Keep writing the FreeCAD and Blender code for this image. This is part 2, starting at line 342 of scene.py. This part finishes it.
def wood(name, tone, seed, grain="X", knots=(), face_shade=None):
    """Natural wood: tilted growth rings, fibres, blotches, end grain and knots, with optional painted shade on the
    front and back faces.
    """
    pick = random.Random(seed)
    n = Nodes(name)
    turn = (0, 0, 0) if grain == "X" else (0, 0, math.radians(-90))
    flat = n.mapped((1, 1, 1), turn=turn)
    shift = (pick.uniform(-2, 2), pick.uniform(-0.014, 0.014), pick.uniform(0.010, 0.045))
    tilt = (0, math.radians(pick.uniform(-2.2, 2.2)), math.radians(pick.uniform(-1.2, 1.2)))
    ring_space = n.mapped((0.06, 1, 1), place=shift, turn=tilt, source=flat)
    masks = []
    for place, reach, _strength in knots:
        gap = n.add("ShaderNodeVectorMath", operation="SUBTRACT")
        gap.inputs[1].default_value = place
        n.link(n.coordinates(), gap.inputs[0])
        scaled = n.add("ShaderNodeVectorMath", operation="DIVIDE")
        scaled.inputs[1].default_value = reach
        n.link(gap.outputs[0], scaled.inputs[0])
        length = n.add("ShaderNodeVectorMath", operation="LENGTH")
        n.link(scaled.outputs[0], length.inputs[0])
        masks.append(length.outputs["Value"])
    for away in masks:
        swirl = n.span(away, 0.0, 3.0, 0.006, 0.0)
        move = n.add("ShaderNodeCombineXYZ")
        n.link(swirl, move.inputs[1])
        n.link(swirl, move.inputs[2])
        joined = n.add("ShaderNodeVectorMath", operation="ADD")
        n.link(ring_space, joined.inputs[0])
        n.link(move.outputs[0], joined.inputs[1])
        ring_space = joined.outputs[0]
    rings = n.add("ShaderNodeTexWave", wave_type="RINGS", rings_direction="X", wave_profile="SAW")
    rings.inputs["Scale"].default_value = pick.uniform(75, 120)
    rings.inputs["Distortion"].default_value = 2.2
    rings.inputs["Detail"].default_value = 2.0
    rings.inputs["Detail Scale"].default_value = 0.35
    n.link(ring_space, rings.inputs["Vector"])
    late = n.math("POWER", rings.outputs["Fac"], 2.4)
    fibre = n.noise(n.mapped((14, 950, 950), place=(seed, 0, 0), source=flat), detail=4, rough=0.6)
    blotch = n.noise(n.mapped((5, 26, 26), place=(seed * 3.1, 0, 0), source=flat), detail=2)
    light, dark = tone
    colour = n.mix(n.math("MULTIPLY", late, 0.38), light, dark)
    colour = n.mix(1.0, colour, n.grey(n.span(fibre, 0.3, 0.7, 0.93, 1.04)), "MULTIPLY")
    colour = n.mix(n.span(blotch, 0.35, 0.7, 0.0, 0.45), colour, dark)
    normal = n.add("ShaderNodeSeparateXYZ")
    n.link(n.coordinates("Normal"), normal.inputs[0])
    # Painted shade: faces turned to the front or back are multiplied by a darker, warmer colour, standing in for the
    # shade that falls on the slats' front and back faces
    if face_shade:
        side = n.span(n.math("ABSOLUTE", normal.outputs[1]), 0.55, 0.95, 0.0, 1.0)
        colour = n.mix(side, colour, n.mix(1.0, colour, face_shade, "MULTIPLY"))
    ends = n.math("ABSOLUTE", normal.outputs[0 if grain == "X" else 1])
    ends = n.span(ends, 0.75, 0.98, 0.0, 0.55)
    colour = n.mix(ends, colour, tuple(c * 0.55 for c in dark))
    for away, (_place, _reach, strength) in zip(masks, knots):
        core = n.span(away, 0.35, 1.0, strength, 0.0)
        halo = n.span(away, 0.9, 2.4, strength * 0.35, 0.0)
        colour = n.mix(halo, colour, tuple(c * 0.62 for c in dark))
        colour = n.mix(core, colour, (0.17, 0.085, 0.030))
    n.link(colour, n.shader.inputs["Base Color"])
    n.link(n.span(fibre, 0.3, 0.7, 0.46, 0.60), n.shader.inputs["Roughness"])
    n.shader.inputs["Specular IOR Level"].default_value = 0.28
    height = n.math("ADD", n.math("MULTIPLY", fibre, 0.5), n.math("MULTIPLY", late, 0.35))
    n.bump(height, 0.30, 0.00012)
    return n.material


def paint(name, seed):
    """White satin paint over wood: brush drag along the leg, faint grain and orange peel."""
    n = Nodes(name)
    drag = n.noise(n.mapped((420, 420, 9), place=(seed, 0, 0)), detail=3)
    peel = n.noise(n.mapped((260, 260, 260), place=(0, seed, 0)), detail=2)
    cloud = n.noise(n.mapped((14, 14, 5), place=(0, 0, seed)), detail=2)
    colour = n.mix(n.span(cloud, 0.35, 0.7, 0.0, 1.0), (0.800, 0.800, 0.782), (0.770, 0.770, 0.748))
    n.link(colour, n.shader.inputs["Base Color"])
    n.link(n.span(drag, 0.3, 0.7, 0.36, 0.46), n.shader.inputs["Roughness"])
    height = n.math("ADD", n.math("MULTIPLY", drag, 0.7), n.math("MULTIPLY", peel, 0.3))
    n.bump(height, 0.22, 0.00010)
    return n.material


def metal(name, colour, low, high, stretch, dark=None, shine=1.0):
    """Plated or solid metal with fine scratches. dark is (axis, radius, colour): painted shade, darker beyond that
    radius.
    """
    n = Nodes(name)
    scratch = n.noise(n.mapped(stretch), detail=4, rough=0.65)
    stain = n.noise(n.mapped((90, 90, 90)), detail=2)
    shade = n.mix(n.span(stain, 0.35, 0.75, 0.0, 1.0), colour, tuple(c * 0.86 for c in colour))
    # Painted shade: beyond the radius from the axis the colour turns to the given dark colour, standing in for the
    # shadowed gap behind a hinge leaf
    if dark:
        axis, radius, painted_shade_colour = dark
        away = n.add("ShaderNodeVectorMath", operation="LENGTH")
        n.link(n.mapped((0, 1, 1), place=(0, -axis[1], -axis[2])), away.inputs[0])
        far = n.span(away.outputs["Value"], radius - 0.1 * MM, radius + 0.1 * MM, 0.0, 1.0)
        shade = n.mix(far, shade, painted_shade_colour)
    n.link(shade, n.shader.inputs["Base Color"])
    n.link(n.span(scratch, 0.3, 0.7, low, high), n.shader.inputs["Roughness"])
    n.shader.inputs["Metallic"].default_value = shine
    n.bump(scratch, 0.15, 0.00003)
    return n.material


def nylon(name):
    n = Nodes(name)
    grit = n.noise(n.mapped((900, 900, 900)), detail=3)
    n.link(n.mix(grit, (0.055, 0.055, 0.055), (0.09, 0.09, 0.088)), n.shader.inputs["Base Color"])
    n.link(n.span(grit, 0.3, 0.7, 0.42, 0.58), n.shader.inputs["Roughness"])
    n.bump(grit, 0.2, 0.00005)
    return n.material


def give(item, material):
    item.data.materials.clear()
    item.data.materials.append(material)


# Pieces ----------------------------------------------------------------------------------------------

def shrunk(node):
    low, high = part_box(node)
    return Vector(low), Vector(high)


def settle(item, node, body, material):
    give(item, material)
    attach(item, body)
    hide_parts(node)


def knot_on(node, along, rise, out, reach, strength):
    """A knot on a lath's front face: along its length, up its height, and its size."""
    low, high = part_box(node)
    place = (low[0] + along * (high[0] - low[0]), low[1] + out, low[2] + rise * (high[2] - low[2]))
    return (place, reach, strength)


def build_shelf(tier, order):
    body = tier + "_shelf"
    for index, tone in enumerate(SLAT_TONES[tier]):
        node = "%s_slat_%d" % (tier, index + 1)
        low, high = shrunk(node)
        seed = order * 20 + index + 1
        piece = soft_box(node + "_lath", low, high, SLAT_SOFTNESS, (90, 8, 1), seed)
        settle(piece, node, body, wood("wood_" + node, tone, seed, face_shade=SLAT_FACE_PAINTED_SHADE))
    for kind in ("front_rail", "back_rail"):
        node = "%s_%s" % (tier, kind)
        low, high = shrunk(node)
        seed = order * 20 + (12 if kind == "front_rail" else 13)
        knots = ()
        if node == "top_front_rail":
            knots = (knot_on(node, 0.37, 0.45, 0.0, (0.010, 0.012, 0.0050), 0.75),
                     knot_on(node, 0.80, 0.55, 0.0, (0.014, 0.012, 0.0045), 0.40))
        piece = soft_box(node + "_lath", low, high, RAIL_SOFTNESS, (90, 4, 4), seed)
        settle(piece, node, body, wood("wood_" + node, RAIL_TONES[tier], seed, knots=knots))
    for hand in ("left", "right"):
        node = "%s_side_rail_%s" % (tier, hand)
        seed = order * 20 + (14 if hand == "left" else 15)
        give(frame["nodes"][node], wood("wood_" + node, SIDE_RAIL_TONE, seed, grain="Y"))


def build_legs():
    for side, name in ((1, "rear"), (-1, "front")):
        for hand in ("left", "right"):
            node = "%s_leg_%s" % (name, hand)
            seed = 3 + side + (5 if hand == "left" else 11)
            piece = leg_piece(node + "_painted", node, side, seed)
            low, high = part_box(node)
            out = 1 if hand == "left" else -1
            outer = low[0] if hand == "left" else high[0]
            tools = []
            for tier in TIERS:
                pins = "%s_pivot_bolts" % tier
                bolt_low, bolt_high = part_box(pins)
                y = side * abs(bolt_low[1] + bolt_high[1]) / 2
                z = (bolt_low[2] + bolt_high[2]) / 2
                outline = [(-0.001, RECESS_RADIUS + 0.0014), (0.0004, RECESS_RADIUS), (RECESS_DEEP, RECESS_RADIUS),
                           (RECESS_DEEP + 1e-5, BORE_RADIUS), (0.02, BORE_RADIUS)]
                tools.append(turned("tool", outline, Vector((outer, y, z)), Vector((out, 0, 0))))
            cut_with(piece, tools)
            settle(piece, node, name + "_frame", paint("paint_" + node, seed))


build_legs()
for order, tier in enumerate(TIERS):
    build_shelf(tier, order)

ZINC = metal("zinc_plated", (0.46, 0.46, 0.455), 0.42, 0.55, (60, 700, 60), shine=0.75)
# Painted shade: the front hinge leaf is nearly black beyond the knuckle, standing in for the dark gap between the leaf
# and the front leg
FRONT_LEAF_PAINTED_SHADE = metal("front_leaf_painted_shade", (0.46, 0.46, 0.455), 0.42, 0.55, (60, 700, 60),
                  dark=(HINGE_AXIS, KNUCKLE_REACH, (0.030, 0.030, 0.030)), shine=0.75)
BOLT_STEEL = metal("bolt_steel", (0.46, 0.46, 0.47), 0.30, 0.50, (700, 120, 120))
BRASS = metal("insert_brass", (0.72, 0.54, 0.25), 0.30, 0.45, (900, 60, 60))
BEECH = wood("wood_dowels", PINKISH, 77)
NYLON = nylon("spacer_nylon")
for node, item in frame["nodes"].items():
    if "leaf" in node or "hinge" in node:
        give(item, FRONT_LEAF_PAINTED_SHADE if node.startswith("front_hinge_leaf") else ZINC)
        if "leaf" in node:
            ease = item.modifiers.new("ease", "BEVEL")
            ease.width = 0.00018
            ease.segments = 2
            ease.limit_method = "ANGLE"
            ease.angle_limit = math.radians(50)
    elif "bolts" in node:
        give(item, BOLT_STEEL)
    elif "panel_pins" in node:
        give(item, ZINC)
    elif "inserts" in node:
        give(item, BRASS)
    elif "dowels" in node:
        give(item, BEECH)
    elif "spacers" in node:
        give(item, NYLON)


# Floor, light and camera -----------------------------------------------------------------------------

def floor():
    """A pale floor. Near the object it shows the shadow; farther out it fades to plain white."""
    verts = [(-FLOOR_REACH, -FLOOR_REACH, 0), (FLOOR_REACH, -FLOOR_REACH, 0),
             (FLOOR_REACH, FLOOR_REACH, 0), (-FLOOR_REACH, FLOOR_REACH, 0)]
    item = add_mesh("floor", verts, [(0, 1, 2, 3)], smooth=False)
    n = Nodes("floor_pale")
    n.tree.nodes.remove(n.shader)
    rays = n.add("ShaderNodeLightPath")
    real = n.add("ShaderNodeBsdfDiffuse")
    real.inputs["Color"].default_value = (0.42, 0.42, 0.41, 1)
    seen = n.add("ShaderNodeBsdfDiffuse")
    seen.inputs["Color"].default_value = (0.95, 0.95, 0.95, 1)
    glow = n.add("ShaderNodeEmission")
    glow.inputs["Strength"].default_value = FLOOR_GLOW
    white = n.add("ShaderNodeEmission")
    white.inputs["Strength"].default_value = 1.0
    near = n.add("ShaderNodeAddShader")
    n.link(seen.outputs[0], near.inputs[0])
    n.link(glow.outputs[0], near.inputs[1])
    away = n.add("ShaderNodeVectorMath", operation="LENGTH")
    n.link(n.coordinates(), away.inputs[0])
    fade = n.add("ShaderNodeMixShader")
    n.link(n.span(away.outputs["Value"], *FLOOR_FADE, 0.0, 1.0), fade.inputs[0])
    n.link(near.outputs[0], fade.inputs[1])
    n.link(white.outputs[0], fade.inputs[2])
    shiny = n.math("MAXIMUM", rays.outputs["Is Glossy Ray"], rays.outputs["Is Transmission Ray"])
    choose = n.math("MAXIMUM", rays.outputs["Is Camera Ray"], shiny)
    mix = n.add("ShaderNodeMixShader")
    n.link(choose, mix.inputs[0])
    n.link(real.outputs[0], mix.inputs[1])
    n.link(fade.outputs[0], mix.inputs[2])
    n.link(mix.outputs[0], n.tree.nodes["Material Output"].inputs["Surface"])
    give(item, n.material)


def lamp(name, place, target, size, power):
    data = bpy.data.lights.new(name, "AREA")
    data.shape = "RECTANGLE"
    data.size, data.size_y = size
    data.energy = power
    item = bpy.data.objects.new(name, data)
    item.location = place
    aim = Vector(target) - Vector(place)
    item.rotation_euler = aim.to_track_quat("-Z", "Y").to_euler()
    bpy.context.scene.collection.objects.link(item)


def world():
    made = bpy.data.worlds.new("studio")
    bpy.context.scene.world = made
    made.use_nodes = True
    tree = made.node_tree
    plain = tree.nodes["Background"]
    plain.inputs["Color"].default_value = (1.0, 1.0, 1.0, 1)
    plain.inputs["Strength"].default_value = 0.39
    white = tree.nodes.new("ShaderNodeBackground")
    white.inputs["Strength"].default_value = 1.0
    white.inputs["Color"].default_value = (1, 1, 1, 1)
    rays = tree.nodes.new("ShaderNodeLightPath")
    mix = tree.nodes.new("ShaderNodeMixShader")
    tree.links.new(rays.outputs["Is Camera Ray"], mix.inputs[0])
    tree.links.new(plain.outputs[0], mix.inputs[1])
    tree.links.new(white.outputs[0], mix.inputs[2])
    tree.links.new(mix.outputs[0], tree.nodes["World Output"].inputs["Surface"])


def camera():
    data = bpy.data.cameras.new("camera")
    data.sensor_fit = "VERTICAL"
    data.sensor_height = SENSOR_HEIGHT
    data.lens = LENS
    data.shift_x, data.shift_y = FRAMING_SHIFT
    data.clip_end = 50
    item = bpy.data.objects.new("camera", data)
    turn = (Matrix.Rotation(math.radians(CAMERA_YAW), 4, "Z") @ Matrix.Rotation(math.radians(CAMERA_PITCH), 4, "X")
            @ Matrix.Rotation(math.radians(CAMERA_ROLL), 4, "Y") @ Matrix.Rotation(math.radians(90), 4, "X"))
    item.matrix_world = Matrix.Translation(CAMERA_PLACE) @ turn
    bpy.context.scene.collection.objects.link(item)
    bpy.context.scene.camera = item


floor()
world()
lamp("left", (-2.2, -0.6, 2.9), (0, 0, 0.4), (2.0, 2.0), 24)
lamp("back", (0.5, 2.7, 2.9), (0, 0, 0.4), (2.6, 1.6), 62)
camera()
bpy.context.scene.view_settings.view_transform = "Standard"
■ ■ ■ ■ ■ ■ ■
Task requirements: Among the lines above, find the one with "attach(item, body)" and the one with "return (place, reach, strength)". Quote both and everything between them, exactly.

Exercise solution:
    attach(item, body)
    hide_parts(node)


def knot_on(node, along, rise, out, reach, strength):
    """A knot on a lath's front face: along its length, up its height, and its size."""
    low, high = part_box(node)
    place = (low[0] + along * (high[0] - low[0]), low[1] + out, low[2] + rise * (high[2] - low[2]))
    return (place, reach, strength)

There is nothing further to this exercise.